The Quiet Privatization of Public Research Agendas
When universities embrace AI, they inevitably enter into deep financial and operational partnerships with the private sector. These arrangements, often involving large grants or shared research labs, can subtly yet powerfully steer the institution’s research agenda. Historically, academic research has been driven by intellectual curiosity and the pursuit of public good—advancing knowledge that benefits society as a whole, regardless of commercial viability.
However, corporate AI partnerships are inherently focused on commercial outcomes and proprietary advantage. When funding is tied to developing specific algorithms, datasets, or applications, faculty research priorities shift to align with the sponsor’s business strategy. This process amounts to a quiet privatization of publicly funded knowledge. Research resources—including university-trained talent and publicly acquired data—are deployed to develop technologies that primarily serve the financial interests of a private corporation, rather than the broader public domain. This compromises the fundamental purpose of the public research university.
Erosion of Academic Governance and Values
The influence of corporate AI extends beyond the research lab and begins to permeate the very structures of academic governance. As large tech firms become indispensable partners, their business ethics, values, and operational models start to influence how universities are run. Decision-making may increasingly adopt a business logic where metrics, short-term ROI, and market trends outweigh traditional academic values like shared governance, intellectual freedom, and pedagogical critique.

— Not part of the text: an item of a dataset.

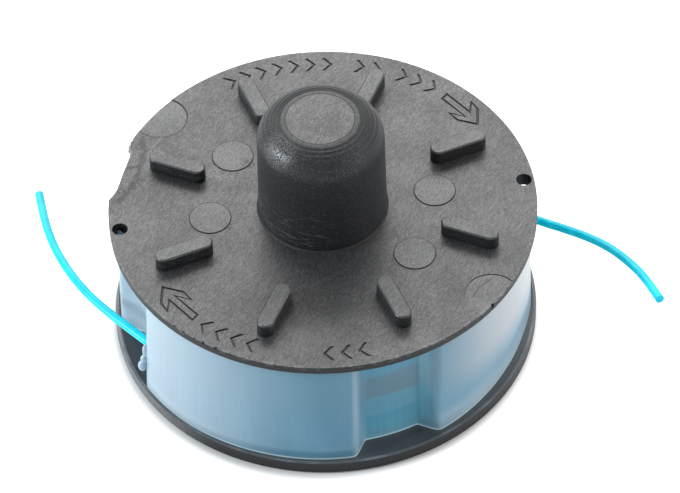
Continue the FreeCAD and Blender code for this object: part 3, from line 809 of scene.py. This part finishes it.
def holeSleeves(look):
    # A short tube under each line hole: a four-cornered section turned about the hole's axis.
    inner, outer, low, high = look["sleeve"]
    profile = np.array(((inner, high), (inner, low), (outer, low), (outer, high)))
    points, faces = turned(profile[:, :1], profile[:, 1:], 48)
    radius, azimuths = look["holes"]
    return [(points + polar(radius, azimuth), faces) for azimuth in azimuths]


def burrShells():
    # Each lump is a stretched sphere.
    return [blob(np.array(centre) * mm, np.array(radii) * mm) for centre, radii in burrLumps]


def mergedCopy(node, name):
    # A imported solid's mesh, copied, with its loose triangles joined at their shared corners.
    mesh = nodes[node].data.copy()
    mesh.name = name
    if "custom_normal" in mesh.attributes:
        mesh.attributes.remove(mesh.attributes["custom_normal"])
    working = bmesh.new()
    working.from_mesh(mesh)
    bmesh.ops.remove_doubles(working, verts=working.verts, dist=2e-7)
    working.to_mesh(mesh)
    working.free()
    return mesh


def reelFinish(look):
    finish = Finish(bpy.data.materials.new("blackMoulding"))
    place = finish.place()
    x, y, z = finish.parts(place)
    away = finish.radius(x, y)
    up = finish.parts(finish.facing())[2]
    atRibTop = finish.within(z, *look["ribTops"])
    flat = finish.between(up, 0.90, 0.995).largerOf(finish.between(up, 0.2, 0.7) * atRibTop * 0.5)
    onFlange = finish.within(z, *look["flangeFace"])
    onKnob = finish.between(z, *look["knobTop"])

    # grain of the moulding: fibres that lie one way, a fine speckle and slow clouds
    streaks = finish.noise(finish.stretched(place, (3.6, 1.0, 1.0), 62), 3600.0, 4.0, 0.62)
    speckle = finish.noise(place, look["speckleScale"], 3.0, 0.65)
    cloud = finish.noise(place, 130.0, 5.0, 0.6)
    tone = finish.between(0.38 * streaks + 0.40 * speckle + 0.22 * cloud, 0.41, 0.62)

    # discs left by ejector pins and slides, each inside a thin line, and rings on the knob
    pin = finish.distance(place, pinMarks)
    slide = finish.distance(place, slideMarks)
    disc = largest(finish.below(pin, look["pinDisc"], look["pinDisc"] + 0.15 * mm),
                   finish.below(slide, look["slideDisc"], look["slideDisc"] + 0.15 * mm)) * onFlange
    slideLine = finish.near(slide, look["slideLine"], 0.05 * mm, 0.13 * mm) * (
        finish.below(x, -5.0 * mm, 5.0 * mm))
    line = finish.near(pin, look["pinLine"], 0.05 * mm, 0.13 * mm).largerOf(slideLine) * onFlange
    ring = largest(finish.near(away, 6.07 * mm, 0.05 * mm, 0.12 * mm),
                   finish.near(away, 7.0 * mm, 0.04 * mm, 0.12 * mm) * 0.7) * onKnob
    knobTone = 1.0 - onKnob * (0.40 * finish.between(away, 6.0 * mm, 6.3 * mm) +
                               0.60 * finish.between(away, 6.7 * mm, 7.1 * mm))
    colour = finish.mix(flat * knobTone * (0.08 + 0.92 * tone), look["dark"], look["pale"])
    marked = largest(disc * flat, flat * atRibTop * 0.9) * (0.30 + 0.35 * tone)
    colour = finish.mix(marked, colour, look["mark"])

    # damage: dark rough spots, the torn trough, scuffs, scratches and the line over one disc
    patchy = finish.between(finish.noise(place, 1300.0, 3.0, 0.7), 0.44, 0.58)
    scars = finish.distance(place, [flatPoint(spot) for spot in scarSpots])
    scarred = finish.below(scars, 0.7 * mm, 1.7 * mm) * patchy * onFlange
    scuffs = finish.distance(place, [flatPoint(spot) for spot in scuffSpots])
    scuffed = finish.below(scuffs, 0.4 * mm, 2.4 * mm) * (
        finish.between(speckle, 0.40, 0.62)) * onFlange
    ragged = finish.lineDistance(place, tornLines) + 2.4 * mm * (
        finish.noise(place, 700.0, 3.0, 0.6) - 0.5)
    torn = finish.below(ragged, 0.1 * mm, 0.9 * mm) * onFlange
    crossed = finish.below(finish.lineDistance(place, discLines), 0.05 * mm, 0.16 * mm) * onFlange
    scratched = finish.below(finish.lineDistance(place, scratches), 0.02 * mm, 0.14 * mm) * onFlange
    # what lies deeper than the flange's face, such as the engraving, but not the discs
    sunk = finish.below(z, 28.36 * mm, 28.46 * mm) * onFlange * (1.0 - disc) * (
        finish.between(x, -30.6 * mm, -30.0 * mm))
    belowLip = finish.between(z, *look["belowLip"])
    leftFloor = belowLip * flat * finish.between(x, -24.0 * mm, -32.0 * mm)
    floorEdge = leftFloor * finish.between(away, 37.6 * mm, 37.2 * mm)
    dull = largest(line * 0.9, ring * 0.95, scarred * 0.55, sunk * 0.75, crossed * 0.7,
                   torn * 0.50, floorEdge * 0.8)
    colour = finish.mix(dull, colour, look["dark"])
    colour = finish.mix((scuffed * 0.30).largerOf(scratched * 0.35), colour, look["worn"])

    # the base: a plain dark floor, a lip rubbed paler in places, a side rubbed at the front left
    onBase = finish.below(z, 3.0 * mm, 4.0 * mm) * flat
    lip = onBase * finish.between(z, 2.5 * mm, 2.65 * mm) * (
        0.35 + 0.65 * finish.between(cloud, 0.45, 0.62))
    colour = finish.mix(onBase, colour, look["base"])
    colour = finish.mix(leftFloor * 0.8, colour, look["floorTint"])
    colour = finish.mix(lip * 0.45, colour, look["worn"])
    side = belowLip * (1.0 - flat) * finish.between(away, 37.9 * mm, 38.1 * mm) * (
        finish.between(x, -19.0 * mm, -33.0 * mm)) * finish.between(y, -4.0 * mm, -12.0 * mm)
    colour = finish.mix(side * (0.35 + 0.6 * finish.between(speckle, 0.40, 0.60)), colour,
                        look["worn"])

    # wear: bright specks on the dark walls, arcs on the knob, rubbed rib edges, rim and burr
    specks = finish.between(speckle, 0.62, 0.72) * finish.between(z, 5.0 * mm, 8.0 * mm)
    lowWall = finish.between(z, 29.0 * mm, 29.6 * mm) * (
        finish.between(z, 41.0 * mm, 33.0 * mm)) * (1.0 - flat)
    drawnOut = finish.noise(finish.stretched(place, (7.0, 7.0, 1.0)), 3400.0, 3.0, 0.6)
    arcs = lowWall * finish.between(drawnOut, 0.55, 0.66) * finish.between(x, 4.0 * mm, -2.0 * mm)
    rubbed = finish.near(up, 0.88, 0.03, 0.07) * (
        finish.between(z, 30.6 * mm, 30.9 * mm)) * (1.0 - onKnob)
    atRim = finish.between(away, 37.3 * mm, 37.9 * mm) * finish.between(z, 27.5 * mm, 28.3 * mm)
    wornRim = atRim * finish.between(finish.noise(place, 900.0, 4.0, 0.7), 0.5, 0.62)
    burr = finish.below(x, -34.15 * mm, -34.05 * mm) * (
        finish.between(y, 13.6 * mm, 13.8 * mm)) * finish.between(z, 27.4 * mm, 27.6 * mm)
    baseSide = finish.between(z, 5.0 * mm, 3.0 * mm) * (1.0 - flat)
    colour = finish.mix(lowWall * 0.10, colour, look["pale"])
    colour = finish.mix(baseSide * 0.25, colour, look["pale"])
    wear = largest(specks * 0.20, rubbed * 0.30, wornRim * 0.22, arcs * 0.24, burr * 0.8)
    colour = finish.mix(wear, colour, look["worn"])

    # the sheen is strongest on flat faces, and breaks into glints on the knob's shoulder
    glints = finish.below(finish.vectors("DISTANCE", [place, look["glintPlace"]], 1),
                          2.0 * mm, 5.0 * mm)
    aboveFlange = finish.between(z, 28.9 * mm, 29.4 * mm).largerOf(flat)
    farRim = finish.between(z, 42.0 * mm, 45.0 * mm) * largest(
        finish.between(x, 5.0 * mm, 9.0 * mm), finish.between(y, 0.0, 5.0 * mm))
    sheen = largest(
        flat * knobTone * (0.44 + 0.56 * tone),
        aboveFlange * finish.between(speckle, 0.44, 0.66) * (0.5 - 0.45 * farRim),
        glints * finish.between(speckle, 0.45, 0.55)) * (1.0 - 0.85 * dull)
    roughness = look["roughness"] + 0.14 * tone - 0.05 * disc - 0.24 * glints * (
        finish.between(speckle, 0.48, 0.56))

    # turning marks on the knob's top and faint hoops round its wall
    turning = (away * 8200.0).sine() * onKnob * finish.between(away, 6.3 * mm, 7.0 * mm)
    hoops = finish.noise(finish.stretched(place, (20.0, 20.0, 1.0)), 2200.0, 2.0) * (
        finish.between(z, 46.0 * mm, 30.0 * mm)) * (1.0 - flat)
    height = 0.6 * speckle + 0.4 * streaks + 0.45 * turning + 0.5 * hoops - 1.0 * torn
    return finish.done(finish.plastic(
        Base_Color=colour, Roughness=roughness, IOR=1.5, Specular_IOR_Level=0.20,
        Coat_Weight=sheen, Coat_Roughness=look["sheenRoughness"], Coat_IOR=look["sheenIor"],
        Normal=finish.bump(height, look["grainDepth"], 0.8)))


def addReel(look):
    cutters = engraving(look) + rimDamage(look)
    mesh = cutAway(mergedCopy("reel", "reelForm"), cutters, "moulding")
    joinInto(mesh, meshOf("sleevesAndBurr", holeSleeves(look) + burrShells()))
    smoothFaces(mesh, 32.0)
    mesh.materials.clear()
    mesh.materials.append(reelFinish(look))
    addPiece("moulding", mesh, "reel_plastic", "reel")


addReel(reelLook)
print("reel made")


# Floor, world and lamps

stageLook = {
    "floor": (0.80, 0.80, 0.80),
    "floorSide": 12.0,
    "glow": 0.75,
    # the floor's glow fades within this ring, close round the base
    "dimCentre": (-0.5 * mm, -0.75 * mm, 0.0),
    "dimRing": (37.4 * mm, 40.0 * mm),
    "worldLight": 0.28,
    "lampTarget": (0.0, 0.0, 0.02),
    # each lamp: name, position, width and height, watts, colour
    "lamps": (
        ("backLamp", (-0.10, 0.90, 0.80), (2.3, 0.55), 18.6, (1.0, 1.0, 1.0)),
        ("leftLamp", (-0.90, -0.18, 0.43), (0.35, 0.35), 9.2, (0.88, 0.95, 1.0)),
        ("rightLamp", (0.90, -0.10, 0.36), (0.9, 0.9), 7.8, (1.0, 1.0, 1.0)),
    ),
}
white = (1.0, 1.0, 1.0, 1.0)


def shownRays(finish):
    # 1 for what the camera, a mirror or a window sees, 0 for light that falls on something
    outputs = finish.node("ShaderNodeLightPath").socket.node.outputs
    return largest(*[Wire(finish, outputs[name]) for name in (
        "Is Camera Ray", "Is Glossy Ray", "Is Transmission Ray")])


def addFloor(look):
    finish = Finish(bpy.data.materials.new("paleFloor"))
    diffuse = finish.node("ShaderNodeBsdfDiffuse", None, {"Color": (*look["floor"], 1.0)})
    dim = finish.between(finish.distance(finish.place(), [look["dimCentre"]]), *look["dimRing"])
    glow = finish.node("ShaderNodeEmission", None, {
        "Color": white, "Strength": shownRays(finish) * dim * look["glow"]})
    half = look["floorSide"] / 2
    mesh = bpy.data.meshes.new("floor")
    mesh.from_pydata([(-half, -half, 0), (half, -half, 0), (half, half, 0), (-half, half, 0)],
                     [], [(0, 1, 2, 3)])
    mesh.materials.append(finish.done(finish.node("ShaderNodeAddShader", None, [diffuse, glow])))
    floor = bpy.data.objects.new("floor", mesh)
    bpy.context.scene.collection.objects.link(floor)


def lightWorld(look):
    finish = Finish(bpy.data.worlds.new("paleRoom"))
    strength = look["worldLight"] + (1.0 - look["worldLight"]) * shownRays(finish)
    background = finish.node("ShaderNodeBackground", None, {"Color": white, "Strength": strength})
    bpy.context.scene.world = finish.done(background, "ShaderNodeOutputWorld")


def addLamps(look):
    for name, position, size, power, colour in look["lamps"]:
        data = bpy.data.lights.new(name, "AREA")
        data.shape = "RECTANGLE"
        data.size, data.size_y = size
        data.energy = power
        data.color = colour
        lamp = bpy.data.objects.new(name, data)
        lamp.location = position
        toward = Vector(look["lampTarget"]) - Vector(position)
        lamp.rotation_euler = toward.to_track_quat("-Z", "Y").to_euler()
        bpy.context.scene.collection.objects.link(lamp)


addFloor(stageLook)
lightWorld(stageLook)
addLamps(stageLook)
bpy.context.scene.view_settings.view_transform = "Standard"
print("stage lit")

For example, when an institution relies on a single vendor’s AI platform for student engagement or learning management, that vendor gains significant control over the data streams and the pedagogical methods that shape the student experience. This reliance transfers decision-making power from faculty and academic senates to external commercial entities, creating a form of vendor lock-in. The university’s independence is compromised when the technology necessary for its day-to-day operation is controlled by an external body whose primary loyalty is to shareholders, not students or scholars.
The Data Dilemma and the Student Privacy Risk
The integration of AI systems requires the collection, analysis, and storage of massive amounts of highly sensitive data, including student performance metrics, behavioral patterns, financial information, and personal communications. When this data is managed by third-party corporate entities, it introduces profound and systemic privacy and ethical risks to the academic community.
For a technology company, this data is an asset—the fuel for future product development and profit. For the university, it represents a sacred trust and a responsibility to protect its community members. The terms of data ownership and usage in AI contracts are often opaque, raising concerns that student and faculty data could be repurposed, monetized, or exposed to security vulnerabilities beyond the university’s control. Furthermore, the use of predictive analytics on this data can lead to algorithmic bias that unfairly profiles and disadvantages specific groups of students, undermining the university’s commitment to equity and inclusion. The promise of personalized education must be carefully weighed against the risk of pervasive digital surveillance and the abdication of data stewardship to profit-driven organizations.
Reclaiming Independence: A Call for Critical AI Literacy
To safeguard the university’s public service mission, higher education must consciously decelerate the AI rush and re-center its decisions on core academic values. The solution is not to reject AI, but to champion critical AI literacy and develop independent institutional capacity.
This requires a deliberate shift in strategy, urging universities to invest in developing and auditing their own AI tools, or to establish non-profit, collaborative frameworks that retain data sovereignty and control over the algorithms’ design. Faculty and students must be empowered to rigorously critique the AI systems they use, examining them for bias, efficacy, and ethical alignment. The university must treat AI as a subject of critical study and ethical oversight, not merely as a business utility. By prioritizing intellectual freedom and the pursuit of knowledge for the public good over the fleeting prestige of technological adoption, higher education can reclaim its independence and ensure that the powerful tools of AI serve the long-term mission of education, not merely the short-term interests of the corporate world.